Some property bids low and kicks off a bidding war, some property gets into a bidding war but doesn't finance,
I don't know what's going on really.
spider said...
Cara, Anonymous,
I am not saying it is gonna happen by March."
Well something is going to happen soon isnt it -- less we end up going YOY positive.
Earlier in this thread you said "Wait & watch November and especially December, very closely."
What exactly should we be "very closely" watching in the next 2 months?
What we will be watching in the next two months is snow, rain and cold weather. The interesting part won't happen until March - June.
Did you see this article in Monday's Post? The reader comments are as interesting as the story.
D.C. housing market's collapse lessens developers' swagger
Jeremy & Robert-
If you refinance you may have to pay a point which is 1%. I was not saying prices need to plummet I was just saying prices would fall 2%. If you don't think this is the case you can probably buy a point or 2 if you are willing to may the extra 0.6% in interest. That is always an option.
Anonymous,
I meant watching CS closely to see it trend back down more through Nov/Dec/Jan/Feb. March & April could be tricky given another looming deadline of the 8k credit. You will be surprised how many people can't pass up free 8K for an opportunity to lose quite a bit more. (I met couple of them over the weekend who barely know what they bought or what it's worth - they are just happy they are getting 8k back. There are flippers, builders & RE agents knowingly taking advantage of such buyers)
Can we see YoY gain...we could. I agree with Cara, media might celebrate right before reporting the double dip in housing. Media twists the truth all the time - seasonally adjust the numbers when it is convenient. Use YoY vs MoM when it's favorable.
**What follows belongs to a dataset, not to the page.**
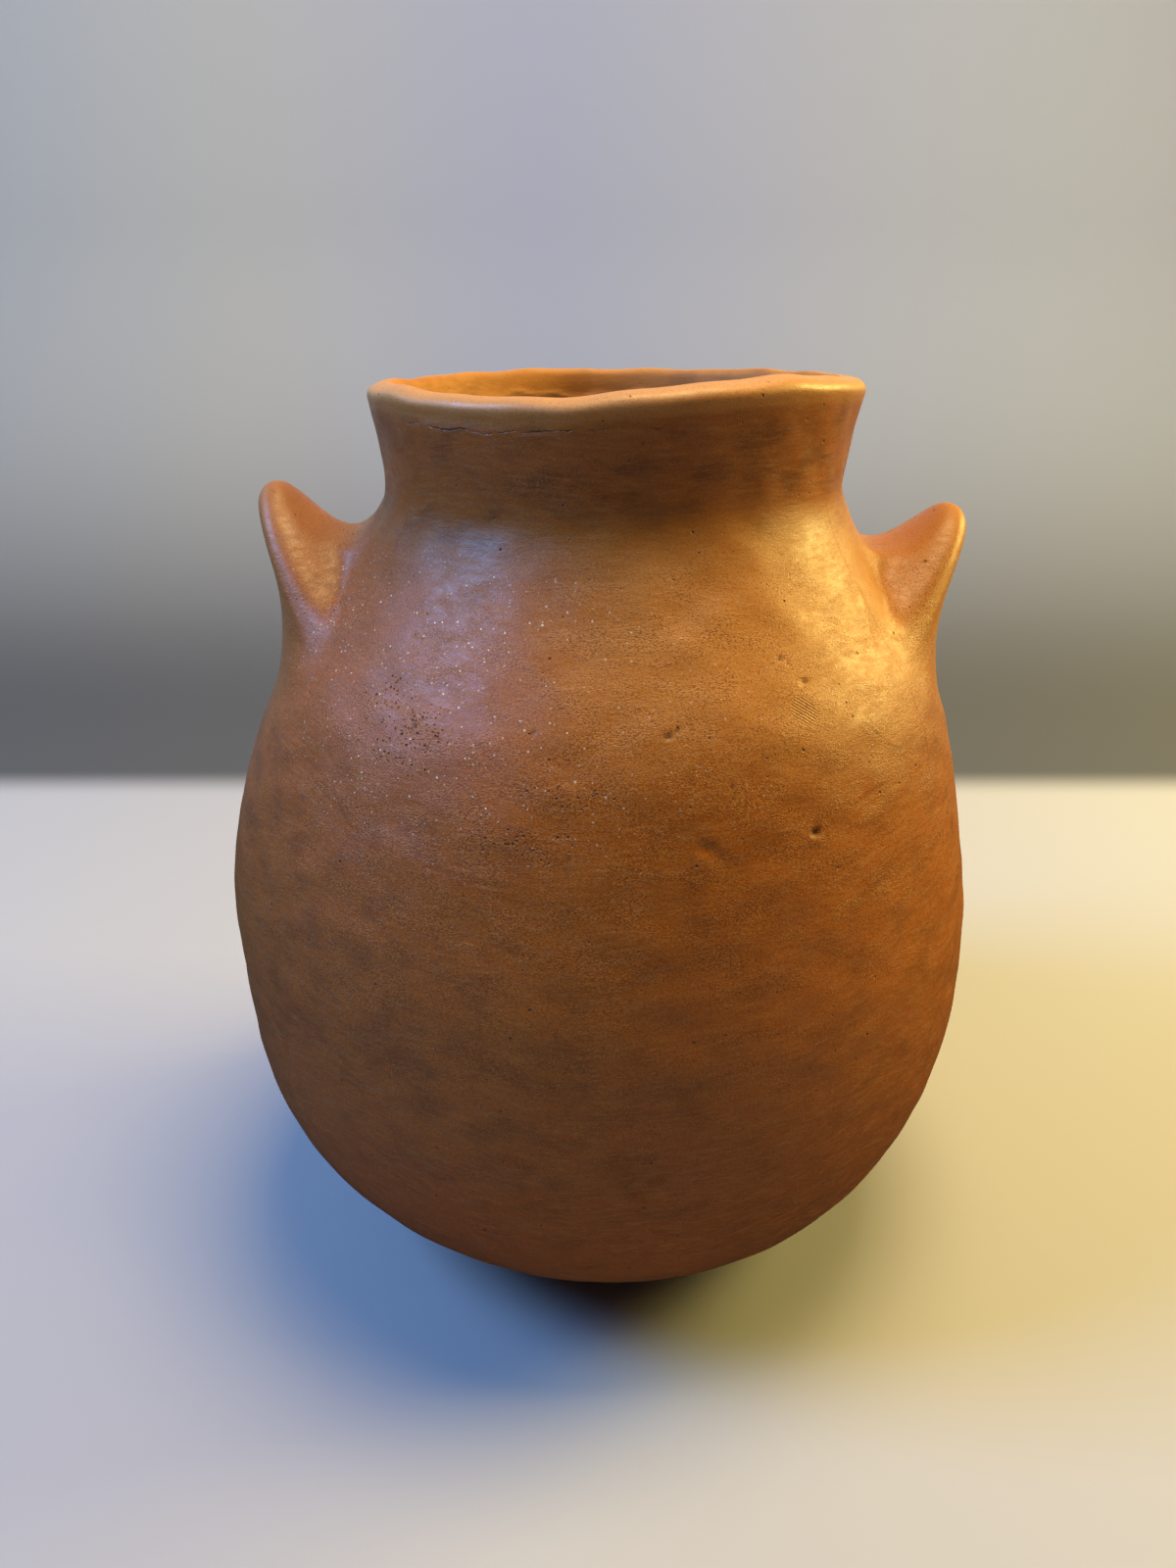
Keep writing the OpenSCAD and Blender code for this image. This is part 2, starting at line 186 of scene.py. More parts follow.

You as well as I know very well that housing futures market is still predicting our region to trend all the way down to 160 by March.
Spider-
I agree the media is very biased, although I don't think it is in a particular direction. Some bias things to be overly positive others bias it too be overly negative. There is always an "expert" willing to say the market will sky rocket or plummet and the media is always there to write an article about it.
Spider-
It is possible that we get to 160, but I doubt it. There is much less fear in the market now to cause a huge fast drop. Last year the market was falling quickly, causing people to get overly worried. Now things are not good, but there is way less fear to cause it to drop 15 points in 5 months.
Rumor Mill:
http://www.youtube.com/watch?v=wwI-qyPXWLE
Jim the Realtor source at BoA.
100K foreclosures in 2009, expects 600K in 2010. (good stuff starts at 3:53)
http://franklymls.com/DC7226585
check out the price history,
drop drop drop then up 100K????
pat-
It looks like a flipper bought it in October gor 75K and fixed it yp and is trying to make a hefty profit. Who knows how much work they did though
Another item people are forgetting is that unemployment is much higher for October 2009 vs 2008 (4.5% vs 3% in Fairfax County). Don't you think this might help get us back down below the low of 165 from last March?
WaPo reporting today that DC pop gained in 2009 and is now past 600k. One thing population gains do not do is force down housing values or rents.
"WaPo reporting today that DC pop gained in 2009 and is now past 600k. One thing population gains do not do is force down housing values or rents."
That may be, but it is also worth noting that the District's population had been falling for a long time even as its housing prices rose. The relationship between population changes and rent/housing prices is more complex than it may appear at first glance.